The days are long.  It is finally the end of March but I turned the page of the calendar yesterday because I was simply tired of looking at March.  Now I know that will happen again in April because the nation is on CDC guidelines of social distancing until April 30.  In my heart I know that may be extended to the middle of May.

I try diligently to follow a schedule.  It goes like this.  My regular morning routine remains intact with the addition of a second cup of coffee because I know how long the days are.  A slower start helps me make believe that today will go more quickly than yesterday.  So it is coffee/morning news, breakfast, newspaper/crossword puzzle, morning walk, gardening.  Then it's on to lunch, reading/writing although honestly my mind is in no place to do any writing on Ralph's memorial so that is on hold until who knows when.  Around 3:00 I begin to struggle.  I'm tired of reading, it's too hot to walk again and it's too early for happy hour so sometimes it's another cup of coffee and another trip around the yard.  It's my wandering time until 5:00 finally rolls around again.  THEN! Happy Hour, news, dinner, and my TV time for the evening.  I never struggled with filling my days when I first retired so this feels much more like when I was fired and I felt aimless.  And then the worries return.  Are my parents OK?  Are my kids and grandkids OK? What about my friends and the rest of my family?

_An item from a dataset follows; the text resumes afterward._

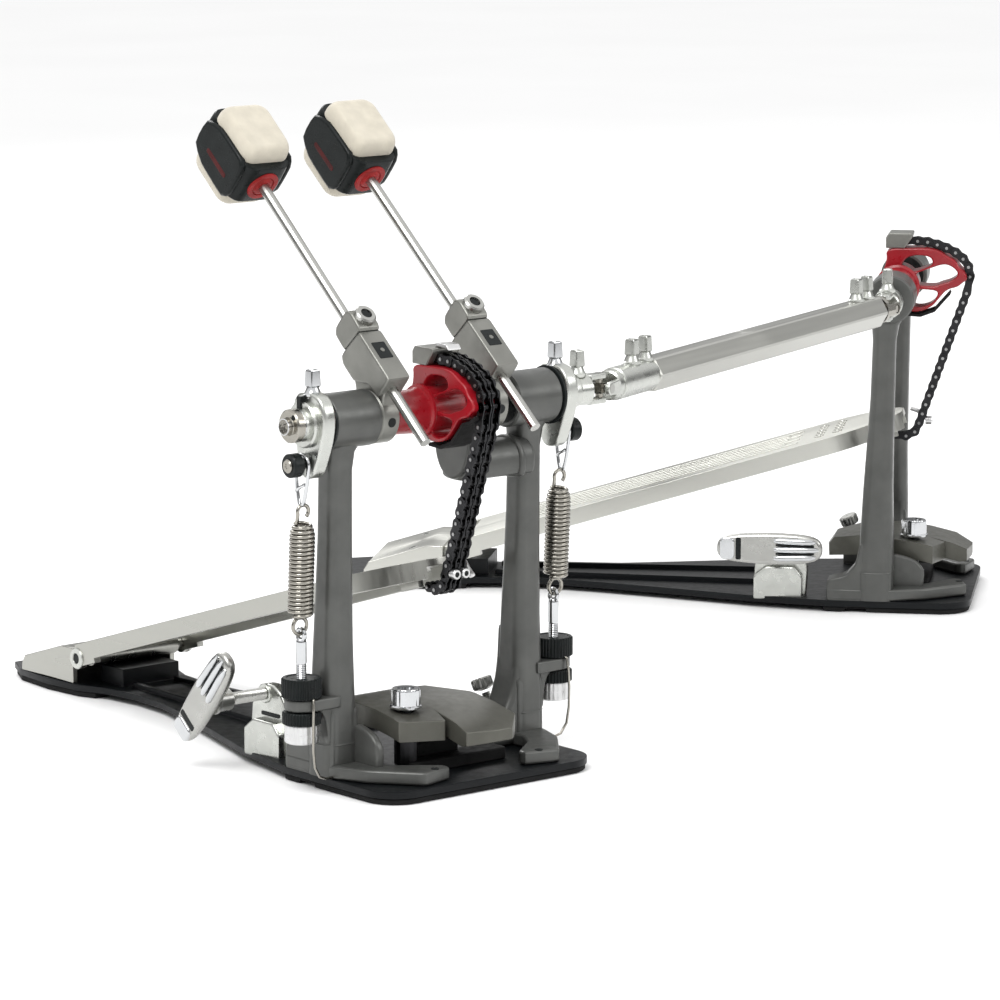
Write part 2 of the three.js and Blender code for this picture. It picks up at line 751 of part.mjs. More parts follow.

I am deeply grateful for my brother in these days.  It started out as a joke but he checks in with me every day.  I love texting my kids and friends, FaceTiming with my loved ones, just staying connected.  Those of us who live alone tend to feel a slight loss of gravity.  There's no one else to ground us.  So it is only meals and routines that keep us bound to the earth. 

I think.  I pray.  I read.  I listen.  May we all come through this alive, healthy, and loving.